We agree with the Board that the Union did not waive its right to bargain over the layoffs. After reviewing the evidence in the record, we hold that Porta-King has failed to make a clear and unmistakable showing that the Union waived its right to bargain over the layoffs. [See Metropolitan Edison Co. v. NLRB, 460 U.S. 693, 708, 103 S.Ct. 1467, 1477, 75 L.Ed.2d 387 (1983).]

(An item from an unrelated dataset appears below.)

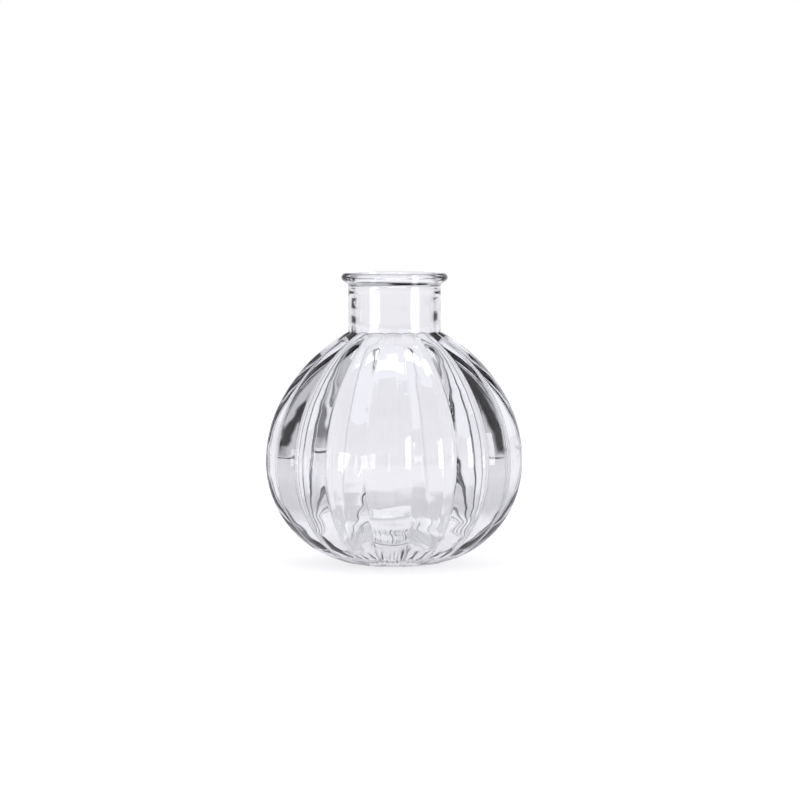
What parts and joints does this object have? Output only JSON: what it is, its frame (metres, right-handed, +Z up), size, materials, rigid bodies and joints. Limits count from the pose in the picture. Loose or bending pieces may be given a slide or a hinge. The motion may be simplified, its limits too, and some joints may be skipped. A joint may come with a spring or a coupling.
{
  "type": "bud vase",
  "caption": "Squat round clear glass bud vase with convex vertical lobes, a short plain neck, a flared rim and a flat bearing ring under the base.",
  "frame": {"origin": "centre of the bearing ring, on the plane that the vase stands on", "axes": "+Z up along the vase's axis of revolution, through the mouth; -Y is the front"},
  "size_m": [0.0794, 0.08, 0.09],
  "materials": {
    "clear_glass": "fire-polished moulded soda-lime glass"
  },
  "bodies": {
    "root": {"lip_ring": "clear_glass", "neck": "clear_glass", "shoulder": "clear_glass", "body": "clear_glass", "heel": "clear_glass", "base": "clear_glass"}
  },
  "joints": []
}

Porta-King also claims that Shulte's letter to the Union, dated August 29, 1991, stating that Porta-King was willing to meet and discuss the layoffs with the Union, constituted a good-faith offer to bargain with the Union and operated to toll Porta-King's backpay liability. We agree with the Board that the August 29, 1991 offer did not toll backpay liability. As the Board observed, Porta-King's "offer to bargain about the layoffs after they occurred [was] insufficient to 'undo the effects of the [the violation] of the Act.' " Porta-King Building Systems, slip op. at 3 (quoting NLRB v. Seven-Up Bottling Co., 344 U.S. 344, 346, 73 S.Ct. 287, 288, 97 L.Ed. 377 (1953)). An employer's offer to bargain after unlawful, unilateral layoffs have occurred, and after an unfair labor practice charge has been filed, does not satisfy its duty to bargain in good faith. NLRB v. Plymouth Stamping Div., Eltec Corp., 870 F.2d 1112, 1117 (6th Cir.1989). If Porta-King were allowed to unilaterally alter material terms and conditions of employment and offer to bargain afterwards, "[t]his power would subvert the bargaining process ab initio." Id.


Accordingly, we deny the petition for review and enforce the order of the Board.